◆ Given task
Go through the listing and return every line with "joints" in it.

Supplied data start

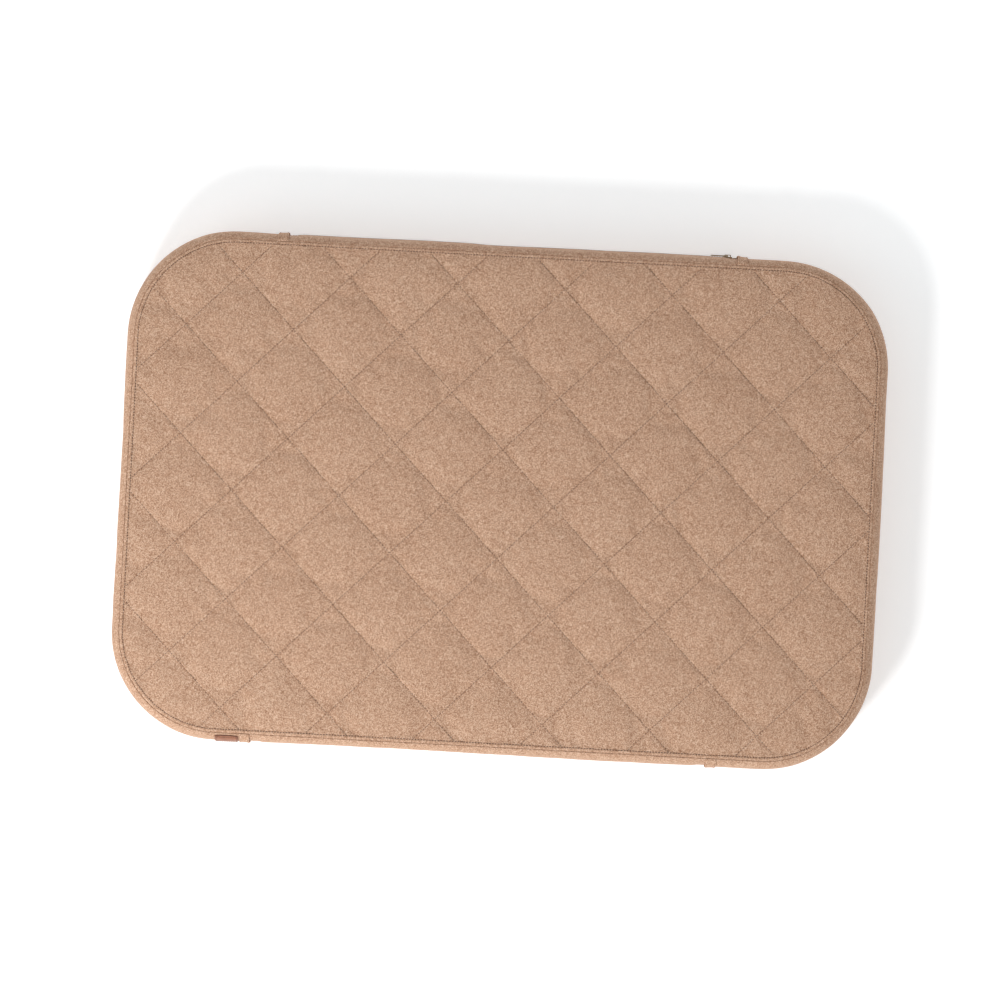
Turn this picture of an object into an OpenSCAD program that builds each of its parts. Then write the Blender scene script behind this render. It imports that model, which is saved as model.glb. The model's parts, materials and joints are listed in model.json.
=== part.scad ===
// Pet cushion bed: a quilted, zipped fabric cover over a lined foam core.
// Millimetres. Origin on the floor under the middle of the bed. X runs along the bed, -Y is the
// front long side with the leather patch, +Y is the rear long side with the zip, Z is up.

/* [Bed] */
// Length over the end bands
bed_length = 1067; // [1067:1:1300]
// Width over the side bands
bed_width = 714; // [600:1:900]
// Height from the floor to the quilted face
bed_height = 102; // [90:1:110]
// Corner radius in plan, at the fullest part of the side
corner_r = 152; // [120:1:152]

/* [Side profile] */
// Height of the fullest part of the side above the floor
belly_z = 48; // [46:1:54]
// How far the side bulges out between its shoulders
side_bulge = 3; // [1:0.5:4]
// Radius of the shoulder under the top seam
top_shoulder_r = 16; // [8:1:16]
// Radius of the shoulder above the bottom seam
bottom_shoulder_r = 7; // [4:1:10]

/* [Fabric] */
// Thickness of the side bands
band_t = 1.6; // [1.4:0.1:2]
// Thickness of the folded tabs over the band joints
tab_t = 1.6; // [1:0.1:2.5]
// Width of a folded tab
tab_w = 14.6; // [10:0.1:20]
// Thickness of the quilted face fabric
face_t = 1.2; // [0.8:0.1:1.6]
// Thickness of the batting under the face
batting_t = 8; // [5:0.5:10]
// Thickness of the backing under the batting
backing_t = 0.8; // [0.5:0.1:1.2]
// Thickness of the non-slip base fabric
base_t = 1.6; // [1.2:0.1:2]

/* [Stitching] */
// Distance between quilting diamonds along the bed
quilt_pitch_x = 150; // [80:1:200]
// Distance between quilting diamonds across the bed
quilt_pitch_y = 152; // [80:1:200]
// Shift of the quilting towards the rear
quilt_shift_y = -6; // [-40:1:40]
// Width of a line of stitches
thread_w = 0.8; // [0.5:0.1:1.2]
// Height of a line of stitches above the fabric
thread_h = 0.4; // [0.2:0.1:0.6]
// Distance of the edge stitching inside the edge of the face
edge_stitch_inset = 4; // [1:0.5:8]

/* [Band joints] */
// Distance of both rear joints from the middle
rear_joint_x = 314; // [250:1:330]
// Distance of the front left joint from the middle
front_left_joint_x = 332; // [250:1:332]
// Distance of the front right joint from the middle
front_right_joint_x = 306; // [250:1:340]
// Seam allowance of the middle bands under the end bands
seam_allowance = 12; // [8:1:16]

/* [Leather patch] */
// Side of the square leather patch
patch_size = 34; // [20:1:34]
// Thickness of the leather patch
patch_t = 1.8; // [1:0.1:2.5]
// Distance of the patch's top edge below the top seam
patch_drop = 1; // [1:0.5:10]

/* [Zips] */
// Width of one zip tape
tape_w = 14; // [12:0.5:16]
// Thickness of a zip tape
tape_t = 0.6; // [0.5:0.1:0.8]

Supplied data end

◆ Final answer
Turn this picture of an object into an OpenSCAD program that builds each of its parts. Then write the Blender scene script behind this render. It imports that model, which is saved as model.glb. The model's parts, materials and joints are listed in model.json.
// Thickness of the folded tabs over the band joints
/* [Band joints] */
// Distance of both rear joints from the middle